The only reason they won the championship is Kawhi. He was all over the court. He was clutch and led by example throughout the playoffs. Few players can accomplish this, and I don’t see any of them joining the Raptors anytime soon.
Milwaukee tied up Khris Middleton and will definitely be a formidable force, but they lack experience in the playoffs. Sure, they will be one year wiser, but can Giannis, Middleton, and Lopez go against this Nets roster and win a playoff series? Not if Brooklyn has their full strength at their disposal.
The Golden State Warriors will be rebuilding. They lost KD and Iguodala, who is also a big, big loss for them. He has been the unsung hero of the Warriors’ recent playoff crunch games and will be very hard to replace.
The Lakers sound scary with LeBron and Anthony Davis, but there are so many problems there right now.
How will the roster look? Can they bring in another top player? What will the atmosphere be with all the commotion around the coach and management?
It’s just not a happy place, and although they have two of the best players in the NBA, they will need a lot more in order to challenge for the title.
Plus, who is to say that LeBron and AD will work? Both have huge egos and have had problems with partnerships in the past.
Possibly the greatest threat will come from the Clippers, who managed to convince Kawhi to come to LA and speak to Paul George about getting OKC to trade him there.
They pulled it off, and for me, this was an epic power move from the Clippers. They now have the Klaw and PG, who for me are the best two-way players in the game. They have a great GM and a hall of fame level coach.
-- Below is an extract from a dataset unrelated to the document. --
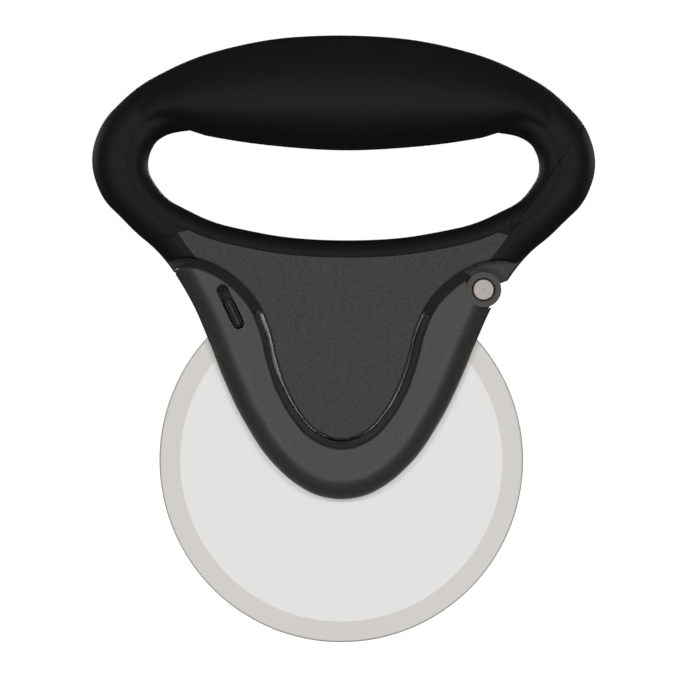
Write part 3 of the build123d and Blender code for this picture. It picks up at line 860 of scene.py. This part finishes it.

They will be a formidable force, and it’s no wonder that the odds for them winning the championship have dropped to +300.
Yet I’m not convinced these odds represent good value. Yes, the team will have no problem reaching the playoffs and will most definitely compete for the title. However, they do have a history of underachieving even with some of the best players around.
Whereas Brooklyn steadily built up their chances, the Clippers simply took two of the best available players on the market. I’m not saying it’s not a hugely impressive deal, but there are still things behind the scenes that the Clippers will need to take care of.
There is still a lot of time before the season starts, and I expect a lot more movement, but I am quite excited by the odds for the Nets winning the championship. Stranger things have happened in the past, and I can only envisage the odds for them dropping from now on.
And at +2000, you have yourself quite the deal.
This wraps up my look at the Nets’ rise and what they can achieve next season. Obviously, it’s really tough to say if they can go all the way, but it sounds like a logical conclusion for them to win the title at some point. They had a plan, stuck to it, and are now a genuine force with a brilliant team of executives in place and the picks to improve even more.
It will be a turbulent summer for most franchises, and I expect next season will be nothing like the last one, so why not back the team that showed intelligence by laying strong foundations and will now be enjoying the fruits of their labor?